Habit 6: The Art of Looking Busy:
This is a powerful tool for Completely Useless Managers. It is not very effective for sales reps. Mostly because if you (the manager) are delegating (remember the 3 D’s) some random task and somebody pretends to be busy to get out of it, you call him or her on it. You know it is smoke. They do not, in most cases, have a couple of things that you do have. A computer and old deal files. These are two essential props in Looking Busy. You are always in front of your computer so keep your hand on the mouse at all times. When someone approaches look at your monitor with concern and click the mouse a time or two. Squint and shrug your shoulders or shake your head. This wards off most employees who recognize what you are doing as hard work. They assume you are using all of your vast mental resources and acumen to come up with a creative way to put a deal together. *Warning here- Don’t click the mouse too much or some will assume (and correctly so) that you are just playing solitaire. The old deal files are your strongest allies when it comes to looking busy. Keep a stack by your computer and have one or two at the most open with random papers from them strewn across your desk. Now when some ignorant clod comes to the desk you start rifling through the file frantically. Have that focused look like a shark that detected blood in the water. As passers by notice your activity they will be less likely to stop in or worse yet attempt to speak to you or ask for your assistance. You don’t want to keep this up for too long though.
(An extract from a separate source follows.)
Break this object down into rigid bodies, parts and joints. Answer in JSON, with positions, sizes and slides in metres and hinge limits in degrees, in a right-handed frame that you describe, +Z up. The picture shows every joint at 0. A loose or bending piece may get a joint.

That makes what you do actually feel like work. That is not why you became a manager and it certainly hinders your ability to become a Completely Useless Manager. **For those annoying phone calls from the accounting department, your boss, a salesperson who didn’t get paid on a deal, your spouse wondering why your paycheck was so small or your buddy to whom you lost a bet on a football game; a sure-fire way to get rid of them is the simple yet potent, “I’ve got deals on the desk, I can’t talk.” Then just hang up. To some it may seem rude, but to most, they will perceive you to be busy and focused on making things happen. Perception is reality.
Habit 7: Surround Yourself with Idiots:
There is a delicate balance that must be struck here. Based on average dealership size strive for about an 8-to-1 Dolt-to-Competent ratio. Obviously you can’t hire only idiots. I mean, somebody’s got to sell cars, you’ve got bills to pay. The good ones are the ones that you can make feel important by delegating to them. Even give them pseudo titles. Here are some examples of titles that will keep the dogs that are hungry for promotion at bay: New Car Display Coordinator (dust the cars on the showroom), Product Information Resource Manager (brochure boy), Inventory Reconciliation Director (the guy you get to do inventory for you). And remember, you can always plant the seed that you are “grooming” them for finance or the desk or whatever. That buys you more time. Then as promotions open up you assure them that the time wasn’t right or that upper management was changing the pay plan for that position and they’ll make more money staying on the floor. That covers the couple of competent peddlers you have. Now for the rest of your crew: Hire whatever mouth breathing, booger eaters you can find. If you see a person walking away from a fast food establishment looking dejected, pull over and talk to him or her. Chances are they just got fired. Fired from a fast food gig? Perfect. It is also possible that someone who works there just dumped them. Dude, they can’t keep a relationship with a zit faced fast food worker? Game on. You fill the bulk of your staff with these drool monkeys. By comparison you will look like Jackie Cooper and Joe Girard rolled up in one. You’ll seem like Joe Verde or Grant Cardone next to that random collection of cricket eating mullets. So, threat eliminated. None of them can replace you and your boss can’t take the one or two real sales reps off the floor to replace you. That would leave the store with an entire sales staff of people who have difficulty tying their shoes. They have trouble finding the road home let alone the road to the sale. Job security intact.
There you have it. You put these 7 habits into action and you my friend are on your way to being a Completely Useless Manager. You get them down good enough and who knows? Applying this program will assuredly qualify you to be Vice President in charge of Sitting By the Door. There could be upper management and executive potential. But that’s another group of habits all together.
*Disclaimer* Results may vary. Some managers have reported becoming only partially useless. Side effects include rapid weight gain, hair loss, wrinkles, coffee breath that could knock a buzzard off a manure wagon, memory loss including advanced fact distortion and frequent intestinal problems.